Rarement abordé d’un point de vue de la théorie du droit, l’usage par les fonctionnaires de l’outil internet est bien présent. Listes de discussion, sites personnels et dorénavant blogs sont autant de supports usités par les agents des diverses fonctions publiques.

Pourtant, cet usage n’est pas sans risques. En effet, les obligations déontologiques auxquelles ces derniers sont soumis demeurent applicables à leurs activités dématérialisées (à ce sujet, voir B. Tabaka, l’internaute-fonctionnaire face à ses obligations déontologies, LPA, 25 juin 2004). Obligation de neutralité ou devoir de réserve sont autant de principes qui régissent l’expression du fonctionnaire sur la toile mondiale.

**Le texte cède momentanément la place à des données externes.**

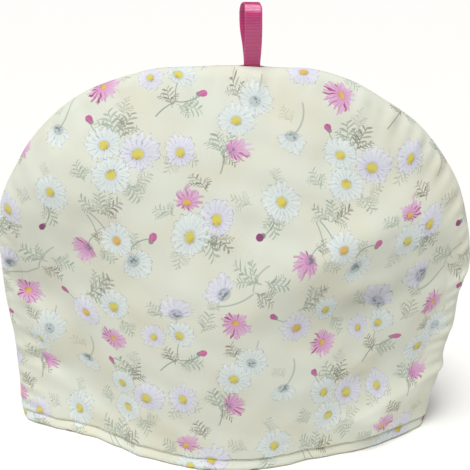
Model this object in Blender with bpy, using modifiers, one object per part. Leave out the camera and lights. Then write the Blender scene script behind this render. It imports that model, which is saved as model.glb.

Arrêtons nous quelques instants sur le devoir de réserve. De construction totalement jurisprudentielle, cette obligation se définit comme l'obligation faite aux fonctionnaires d'user de mesure et de retenue à l'occasion de l'expression publique de leurs opinions, de manière à ce que l'extériorisation de ces opinions, notamment politiques, soit conforme aux intérêts du service public et à la dignité des fonctions occupées.

La jurisprudence administrative est venue entourer cette obligation : elle n’est opposable à l’agent public que vis-à-vis de propos tenus publiquement et s’apprécie de manière moins stricte lorsque les propos sont tenus par des agents investis de responsabilités syndicales.

En pratique, l’agent public devra éviter de publier sur son blog tout propos susceptible de porter atteinte à la dignité des fonctions qu'il exerce et plus généralement aux pouvoirs publics. Tel est le cas par exemple des critiques visant ses supérieurs hiérarchiques ou son administration, injures ou diffamation à l’encontre d’internautes, etc.

Y a-t-il une échappatoire pour l’agent qui souhaite passer outre cette limite ? L’unique jurisprudence en la matière (TA Dijon, référé, 17 novembre 2003, Bertrand L.) a suspendu la sanction prononcée par un maire à l’encontre d’un agent municipal qui n’avait pas conservé toute la retenue qui s’impose à l’encontre de la politique des élus locaux. La raison invoquée par les magistrats était relativement simple : l’agent avait utilisé un pseudonyme sur le site contestataire. Le pseudo protège-il donc le fonctionnaire ? La jurisprudence doit encore être confirmée, mais il semble que les juges ne feront pas forcément ce pas dès lors que le devoir de réserve est issu des principes de loyauté et de subordination hiérarchique qui eux planent sur la tête de l’agent public, même derrière un nom d’emprunt.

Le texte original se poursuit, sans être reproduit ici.